Code source of the paper Evaluating Tokenizaer Impact on OOVs Representation with Transformers Models
to be presented at LREC 2022.
Transformer models have achieved significant improvements in multiple downstream tasks in recent years. One of the main contributions of Transformers is their ability to create new representations for out-of-vocabulary (OOV) words. In this paper, we have evaluated three categories of OOVs: (A) new domain-specific terms (e.g., "eucaryote" in microbiology), (B) misspelled words containing typos, and (C) cross-domain homographs (e.g., "arm" has different meanings in a clinical trial and in anatomy). We use three French domain-specific datasets on the legal, medical, and energetical domains to robustly analyze these categories. Our experiments have led to exciting findings that showed: (1) It is easier to improve the representation of new words (A and B) than it is for words that already exist in the vocabulary of the Transformer models (C), (2) To ameliorate the representation of OOVs, the most effective method relies on adding external morpho-syntactic context rather than improving the semantic understanding of the words directly (fine-tuning) and (3) We cannot foresee the impact of minor misspellings in words because similar misspellings have different impacts on their representation.

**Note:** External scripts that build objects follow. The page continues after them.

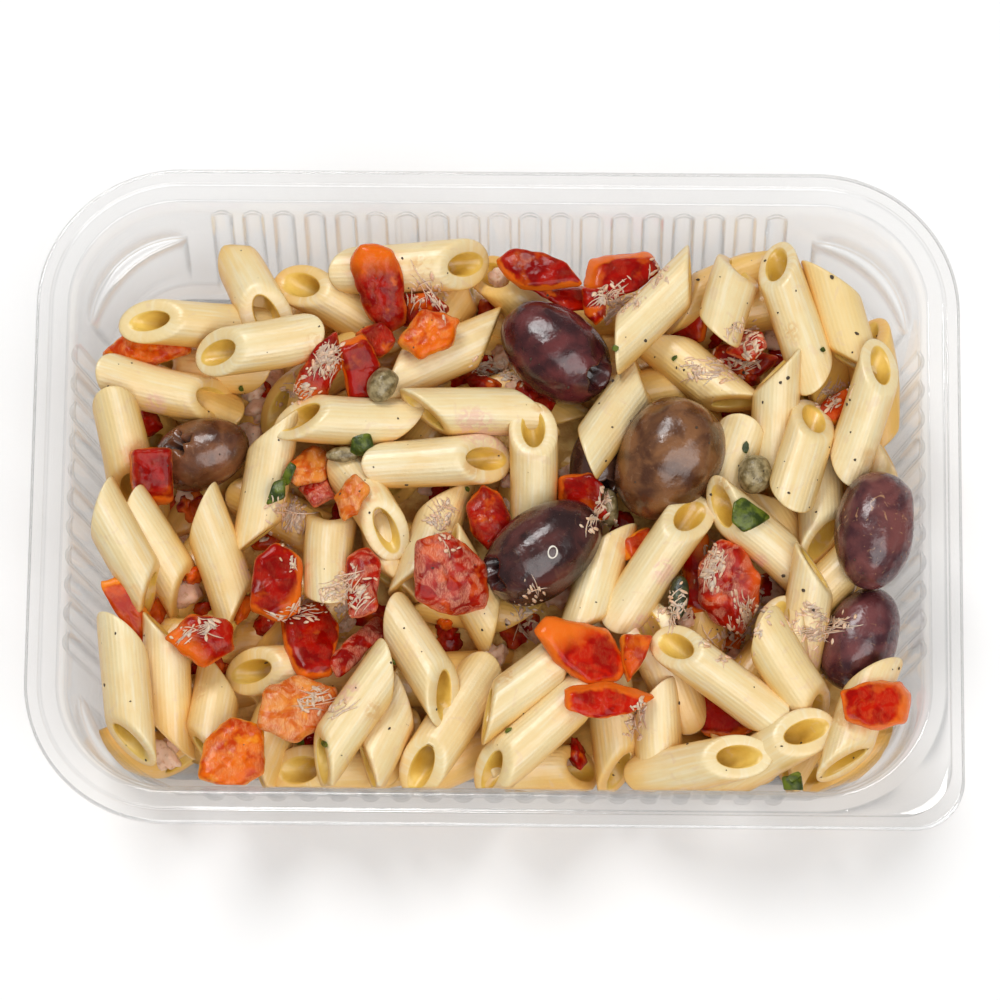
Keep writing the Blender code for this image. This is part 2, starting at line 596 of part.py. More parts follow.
    def direction(self, index):
        mine = np.nonzero(self.owner == index)[0][[0, -1]]
        ends = np.column_stack([self.plan()[mine], self.heights()[mine]])
        return Vector(ends[1] - ends[0]).normalized()


# Pieces


def frame_matrix(middle, direction, roll):
    """Turns +X to a direction and the cut's side, +Z, from upwards by the roll."""
    side = Vector((-direction.y, direction.x, 0.0)).normalized()
    up = direction.cross(side)
    turn = Matrix((direction, side, up)).transposed().to_4x4()
    return Matrix.Translation(middle) @ turn @ Euler((math.radians(roll), 0, 0)).to_matrix().to_4x4()


def cut_ring(bm, wide, high, end, shift, length):
    """A ring of the tube or its oval bore where the slanting cut at its first (1) or last (-1) end passes."""
    verts = []
    for side in range(PENNE_SIDES):
        angle = math.tau * (side + 0.5) / PENNE_SIDES
        y, z = wide * math.cos(angle), high * math.sin(angle)
        slant = PENNE_RUN / 2 * (1 + end * z / PENNE_RADIUS)
        verts.append(bm.verts.new((end * (length / 2 - slant - shift), y, z)))
    return verts


def bridge(bm, first, second):
    for index, vert in enumerate(first):
        after = (index + 1) % len(first)
        bm.faces.new((vert, first[after], second[after], second[index]))


def penne_mesh(length, bored, matrix):
    """A tube with parallel slanting ends and, where it shows, the mouth of its bore."""
    bm = bmesh.new()
    front = cut_ring(bm, PENNE_RADIUS, PENNE_RADIUS, 1, 0.0, length)
    back = cut_ring(bm, PENNE_RADIUS, PENNE_RADIUS, -1, 0.0, length)
    bridge(bm, front, back)
    bm.faces.new(back)
    if bored:
        mouth = cut_ring(bm, BORE_WIDE, BORE_HIGH, 1, 0.0, length)
        bottom = cut_ring(bm, BORE_WIDE, BORE_HIGH, 1, BORE_DEPTH, length)
        bridge(bm, front, mouth)
        bridge(bm, mouth, bottom)
        bm.faces.new(bottom)
    else:
        bm.faces.new(front)
    bm.transform(matrix)
    return bm


def stem_mesh(middle, direction):
    """Hidden salad that holds a penne up: a block from inside it down to the floor."""
    bm = bmesh.new()
    bmesh.ops.create_cube(bm, size=1.0)
    foot = WALL + GAP + 0.3
    bmesh.ops.scale(bm, vec=(STEM_LENGTH, STEM_WIDTH, middle.z - foot), verts=bm.verts)
    turn = Matrix.Rotation(math.atan2(direction.y, direction.x), 4, "Z")
    bm.transform(Matrix.Translation((middle.x, middle.y, (middle.z + foot) / 2)) @ turn)
    return bm


def rounded_rod(bm, length, width, segments, rings):
    """An egg-shaped body along +X, a little fuller at its first end."""
    bmesh.ops.create_uvsphere(bm, u_segments=segments, v_segments=rings, radius=1.0)
    bm.transform(Matrix.Rotation(math.pi / 2, 4, "Y"))
    for vert in bm.verts:
        fuller = 1.0 + 0.07 * vert.co.x
        vert.co = Vector((vert.co.x * length / 2, vert.co.y * fuller * width / 2, vert.co.z * fuller * width / 2))


def olive_mesh(length, width, pitted, matrix):
    bm = bmesh.new()
    rounded_rod(bm, length, width, OLIVE_SEGMENTS, OLIVE_RINGS)
    if pitted:
        tip = max(bm.verts, key=lambda vert: vert.co.x)
        mouth = [edge.other_vert(tip) for edge in tip.link_edges]
        for vert in mouth:
            vert.co.y *= PIT_RADIUS / (width / 2 * 0.45)
            vert.co.z *= PIT_RADIUS / (width / 2 * 0.45)
        tip.co.x -= PIT_DEPTH
    bm.transform(matrix)
    return bm


def caper_mesh(length, width, matrix):
    bm = bmesh.new()
    rounded_rod(bm, length, width, CAPER_SEGMENTS, CAPER_RINGS)
    bm.transform(matrix)
    return bm


def chip_mesh(name, thickness, outline, salad, index):
    """A flat piece between rings of its outline, bulging in the middle, on its tilted plane."""
    draw = random.Random(name)
    thin = thickness < THIN
    levels = ((-0.5, 0.96), (0.5, 0.96)) if thin else ((-0.5, 0.84), (0.05, 1.0), (0.5, 0.86))
    middle, move = salad.home[index], salad.move[index]
    bm = bmesh.new()

    def place(x, y, level):
        local = np.array([x, y]) - middle
        z = salad.height[index] + local @ salad.slope[index] + level * thickness
        flat = np.array(sight(x, y, z)) + move
        return Vector((*flat, z))

    rings = []
    for level, scale in levels:
        ring = []
        for number, corner in enumerate(outline):
            x, y = middle + scale * (np.array(corner) - middle)
            lift = 0.3 * math.sin(2.4 * number) if thin else draw.uniform(-0.12, 0.12)
            ring.append(bm.verts.new(place(x, y, level + lift)))
        rings.append(ring)
    for lower, upper in zip(rings, rings[1:]):
        bridge(bm, lower, upper)
    for ring, level in ((rings[0], levels[0][0]), (rings[-1], levels[-1][0])):
        centre = bm.verts.new(place(*middle, level * (1.0 if thin else 1.15)))
        for number, vert in enumerate(ring):
            bm.faces.new((vert, ring[(number + 1) % len(ring)], centre))
    return bm


def mound_mesh():
    """The hidden salad: rings of the mound's outline that rise to the bed."""
    steps = 28
    bm = bmesh.new()
    rings = []
    for scale, share in ((0.97, 0.0), (1.0, 0.15), (0.93, None), (0.75, None), (0.4, None)):
        ring = []
        for step in range(steps):
            angle = math.tau * step / steps
            reach = min(
                distance / max(math.cos(angle - math.radians(direction)), 1e-3)
                for direction, distance in MOUND_SIDES
                if math.cos(angle - math.radians(direction)) > 0.05
            )
            x, y = scale * reach * math.cos(angle), scale * reach * math.sin(angle)
            height = WALL + GAP + share * BED_DEPTH if share is not None else bed_height(x, y)
            ring.append(bm.verts.new((x, y, height)))
        rings.append(ring)
    for lower, upper in zip(rings, rings[1:]):
        bridge(bm, lower, upper)
    bm.faces.new(rings[0])
    centre = bm.verts.new((0, 0, bed_height(0, 0)))
    top = rings[-1]
    for index, vert in enumerate(top):
        bm.faces.new((vert, top[(index + 1) % steps], centre))
    return bm


# Joining and cutting


def boolean(target, operation, collection):
    """Joins or cuts the target with all of a collection, and applies it."""
    modifier = target.modifiers.new("join", "BOOLEAN")
    modifier.operation = operation
    modifier.operand_type = "COLLECTION"
    modifier.collection = collection
    modifier.solver = "MANIFOLD"
    graph = bpy.context.evaluated_depsgraph_get()
    mesh = bpy.data.meshes.new_from_object(target.evaluated_get(graph))
    target.modifiers.clear()
    target.data = mesh


def island_volume(faces):
    total = 0.0
    for face in faces:
        corners = [vert.co for vert in face.verts]
        for second, third in zip(corners[1:], corners[2:]):
            total += corners[0].dot(second.cross(third)) / 6
    return total


def keep_main_body(item):
    """Drops loose scraps and fills sealed hollows: only the largest shell stays."""
    bm = bmesh.new()
    bm.from_mesh(item.data)
    left = set(bm.faces)
    islands = []
    while left:
        first = left.pop()
        island, edge_of_search = [first], [first]
        while edge_of_search:
            face = edge_of_search.pop()
            for edge in face.edges:
                for other in edge.link_faces:
                    if other in left:
                        left.discard(other)
                        island.append(other)
                        edge_of_search.append(other)
        islands.append(island)
    main = max(islands, key=island_volume)
    spare = [face for island in islands if island is not main for face in island]
    bmesh.ops.delete(bm, geom=spare, context="FACES")
    bmesh.ops.delete(bm, geom=[vert for vert in bm.verts if not vert.link_faces], context="VERTS")
    bm.to_mesh(item.data)
    bm.free()


def swollen(item, collection):
    """A copy of a piece that is larger all round by the gap, as a cutter."""
    bm = bmesh.new()
    bm.from_mesh(item.data)
    bm.normal_update()
    moves = [vert.normal * GAP * MM * min(vert.calc_shell_factor(), 2.0) for vert in bm.verts]
    for vert, move in zip(bm.verts, moves):
        vert.co += move
    mesh = bpy.data.meshes.new("cutter")
    bm.to_mesh(mesh)
    bm.free()
    cutter = bpy.data.objects.new("cutter", mesh)
    cutter.hide_render = True
    cutter.display_type = "WIRE"
    collection.objects.link(cutter)
    return cutter


def new_collection(name):
    collection = bpy.data.collections.new(name)
    bpy.context.scene.collection.children.link(collection)
    return collection


def remove_collection(collection):
    for item in list(collection.objects):
        bpy.data.objects.remove(item, do_unlink=True)
    bpy.data.collections.remove(collection)


def boxes_meet(first, second):
    bounds = []
    for item in (first, second):
        corners = np.array([vert.co for vert in item.data.vertices])
        bounds.append((corners.min(axis=0) - GAP * MM, corners.max(axis=0) + GAP * MM))
    return bool((bounds[0][0] < bounds[1][1]).all() and (bounds[1][0] < bounds[0][1]).all())


def part_toppings(toppings):
    """A topping gives way to each one that lies over it."""
    for index, lower in enumerate(toppings):
        over = [upper for upper in toppings[index + 1:] if boxes_meet(lower, upper)]
        if not over:
            continue
        cutters = new_collection("cutters")
        for upper in over:
            swollen(upper, cutters)
        boolean(lower, "DIFFERENCE", cutters)
        keep_main_body(lower)
        remove_collection(cutters)


def lay_pieces(penne_parts):
    """Lets the salad settle, makes every piece of it and returns the toppings."""
    salad = Salad(PIECES)
    salad.settle()
    held = salad.held()
    toppings = []
    for index, (kind, name, values) in enumerate(PIECES):
        if kind == "chip":
            mesh = chip_mesh(name, values[0], values[1:], salad, index)
        else:
            roll = values[4] if kind == "penne" else 0
            matrix = frame_matrix(salad.middle(index), salad.direction(index), roll)
        if kind == "penne":
            meshes = [penne_mesh(values[3], values[5], matrix)]
            if index not in held or name in CARRIED_BY_TOPPINGS:
                meshes.append(stem_mesh(salad.middle(index), salad.direction(index)))
            for mesh in meshes:
                press_to_wall(mesh)
                add_object("penne_" + name, mesh, penne_parts)
            continue
        if kind == "olive":
            mesh = olive_mesh(values[3], values[4], values[5], matrix)
        if kind == "caper":
            mesh = caper_mesh(values[3], values[4], matrix)
        press_to_wall(mesh)
        item = add_object(name, mesh)
        item.data.materials.append(material_for(name))
        toppings.append(item)
    return toppings


def make_salad():
    penne_parts = new_collection("penne")
    toppings = lay_pieces(penne_parts)
    heap = add_object("penne_heap", mound_mesh())
    boolean(heap, "UNION", penne_parts)
    remove_collection(penne_parts)
    part_toppings(toppings)
    cutters = new_collection("cutters")
    for topping in toppings:
        swollen(topping, cutters)
    boolean(heap, "DIFFERENCE", cutters)
    remove_collection(cutters)
    keep_main_body(heap)
    heap.data.materials.clear()
    heap.data.materials.append(material_for("penne_heap"))


def main():
    clear_scene()
    tray = make_tray()
    tray.data.materials.append(material_for("tray"))
    make_salad()


main()
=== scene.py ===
"""Looks of the pasta salad in its clear tray: penne, olives, red pepper, tuna, capers and herbs.

Lengths are millimetres and angles are degrees until a mesh is made, which is in metres. +X runs along the
tray, +Y to its far side and +Z up. The origin is in the middle of the tray's underside.
"""

import functools
import math
import random

import bmesh
import bpy
import numpy as np
from mathutils import Euler, Matrix, Vector, noise
from mathutils.bvhtree import BVHTree


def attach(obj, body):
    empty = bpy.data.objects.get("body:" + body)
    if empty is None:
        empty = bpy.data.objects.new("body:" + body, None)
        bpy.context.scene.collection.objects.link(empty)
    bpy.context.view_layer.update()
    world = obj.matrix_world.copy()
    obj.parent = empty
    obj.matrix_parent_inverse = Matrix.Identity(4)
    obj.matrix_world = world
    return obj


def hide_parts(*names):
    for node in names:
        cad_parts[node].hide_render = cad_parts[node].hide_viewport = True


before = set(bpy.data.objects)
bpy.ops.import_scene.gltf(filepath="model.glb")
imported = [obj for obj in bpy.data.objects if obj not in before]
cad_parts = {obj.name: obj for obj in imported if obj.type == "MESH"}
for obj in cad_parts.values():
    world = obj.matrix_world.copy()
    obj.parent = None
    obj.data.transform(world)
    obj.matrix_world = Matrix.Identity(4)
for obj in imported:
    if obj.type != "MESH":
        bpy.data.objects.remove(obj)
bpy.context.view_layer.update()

MM = 0.001
FAR_OFF = 99.0

# Tray: the space that the food keeps from it, then its outer size, flange, walls and flutes
GAP = 0.3
TRAY_LENGTH = 187.0
TRAY_WIDTH = 136.0
TRAY_HEIGHT = 36.0
WALL = 0.8
CORNER = 29.0
PEEL_CORNER = 10.0
PEEL_EASE = 0.4
RIM_LIP = 1.4
BAND = 2.8
STEP = 0.5
LEDGE = 6.6
WALL_TOP_INSET = 8.0
WALL_TOP = 33.4
WALL_FOOT_INSET = 13.0
WALL_FOOT = 4.4
FLOOR_INSET = 16.0
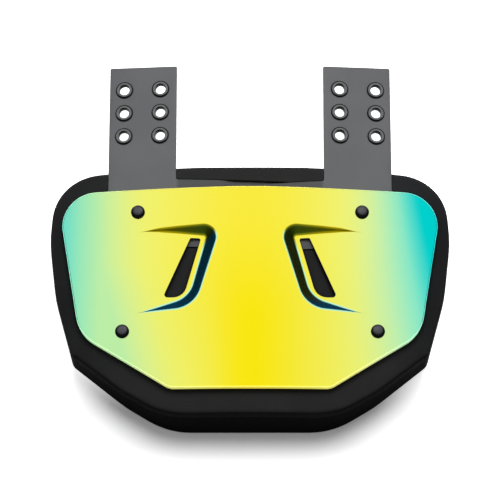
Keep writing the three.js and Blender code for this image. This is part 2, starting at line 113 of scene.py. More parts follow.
def plain_material(name):
    material = bpy.data.materials.new(name)
    material.use_nodes = True
    tree = material.node_tree
    tree.nodes.clear()
    output = node(tree, "ShaderNodeOutputMaterial", (600, 0))
    shader = node(tree, "ShaderNodeBsdfPrincipled", (300, 0))
    set_inputs(output, Surface=shader.outputs["BSDF"])
    return material, tree, shader


table_mesh = bpy.data.meshes.new("table")
half = TABLE_SIZE / 2
table_corners = [(-half, -half), (half, -half), (half, half), (-half, half)]
table_mesh.from_pydata([(x, y, -TABLE_DROP) for x, y in table_corners], [], [(0, 1, 2, 3)])
table = added("table", table_mesh)
table_paint, tree, shader = plain_material("table_paint")
place = xyz_of(tree, (-900, -300))
glow_above = eased(tree, (-400, -200), place["Y"], *TABLE_LIT)
glow_below = eased(tree, (-400, -450), place["Y"], *TABLE_LIT_BELOW)
glow = math_node(tree, (-200, -300), "ADD", glow_above, glow_below)
set_inputs(shader, Base_Color=(TABLE_WHITE, TABLE_WHITE, TABLE_WHITE, 1), Roughness=0.9)
set_inputs(shader, Specular_IOR_Level=0.0, Emission_Color=WHITE, Emission_Strength=glow)
table_mesh.materials.append(table_paint)

lamp_data = bpy.data.lights.new("lamp", "AREA")
lamp_data.shape = "DISK"
lamp_data.size = LAMP_WIDTH
lamp_data.energy = LAMP_WATTS
lamp = added("lamp", lamp_data)
lamp.rotation_euler = (-LAMP_LEAN, LAMP_ASIDE, 0)
lamp.location = lamp.rotation_euler.to_matrix() @ Vector((0, 0, LAMP_AWAY))
lamp.visible_glossy = False


def background(tree, at, strength):
    made = node(tree, "ShaderNodeBackground", at)
    set_inputs(made, Color=WHITE, Strength=strength)
    return made.outputs["Background"]


def chosen(tree, at, factor, first, second):
    made = node(tree, "ShaderNodeMixShader", at)
    for slot, value in enumerate((factor, first, second)):
        fill(made.inputs[slot], value)
    return made.outputs["Shader"]


world = bpy.data.worlds.new("room")
bpy.context.scene.world = world
world.use_nodes = True
tree = world.node_tree
tree.nodes.clear()
ray = node(tree, "ShaderNodeLightPath", (-600, 300)).outputs
rise = xyz_of(tree, (-1000, -200), "Generated")["Z"]
mirrored_room = background(tree, (-300, -200), eased(tree, (-600, -200), rise, *ROOM_MIRRORED))
lit_room = background(tree, (-300, 0), WALL_FILL)
seen_room = background(tree, (-300, 200), 1.0)
room = chosen(tree, (0, 0), ray["Is Glossy Ray"], lit_room, mirrored_room)
room = chosen(tree, (200, 100), ray["Is Camera Ray"], room, seen_room)
set_inputs(node(tree, "ShaderNodeOutputWorld", (400, 100)), Surface=room)

CAMERA_AWAY = 2.0
CAMERA_LEAN = math.radians(17.5)
CAMERA_TARGET = (0, 0.038, 0.026)
CAMERA_LENS = 174.545
CAMERA_SENSOR = 36
camera_data = bpy.data.cameras.new("camera")
camera_data.sensor_width = CAMERA_SENSOR
camera_data.lens = CAMERA_LENS
camera = added("camera", camera_data)
camera.location = (
    CAMERA_TARGET[0],
    CAMERA_TARGET[1] - CAMERA_AWAY * math.sin(CAMERA_LEAN),
    CAMERA_TARGET[2] + CAMERA_AWAY * math.cos(CAMERA_LEAN),
)
camera.rotation_euler = (CAMERA_LEAN, 0, 0)
bpy.context.scene.camera = camera
bpy.context.scene.view_settings.view_transform = "Standard"
bpy.context.scene.view_settings.look = "None"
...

We believe that tackling the challenges of processing OOVs regarding their specificities will significantly help the domain adaptation aspect of BERT.
Install the package with pip:
pip install .
Install the package with conda:
conda install -f environment.yml
Make sure all the dependencies have been installed using:
pip install -r requirements.txt
To extract journals from gallica, use the script src/data/gallica.py
. In the original paper, we used "Journal of Microbiology" that you can change in the script (line 45):
PRESSE_MEDICALE = [("journal_microbiologie", "http://gallica.bnf.fr/ark:/12148/cb34348753q/date", 1887, 1900)]
You can add other newspapers using the format ("name of the paper", "gallica link", "start date", "end date").
Two evaluation metrics are implemented in the file src/evaluating_tokenizers_oov/eval/eval_metrics.py
: Dice coefficient and Dice-SU coefficient, presented in the paper.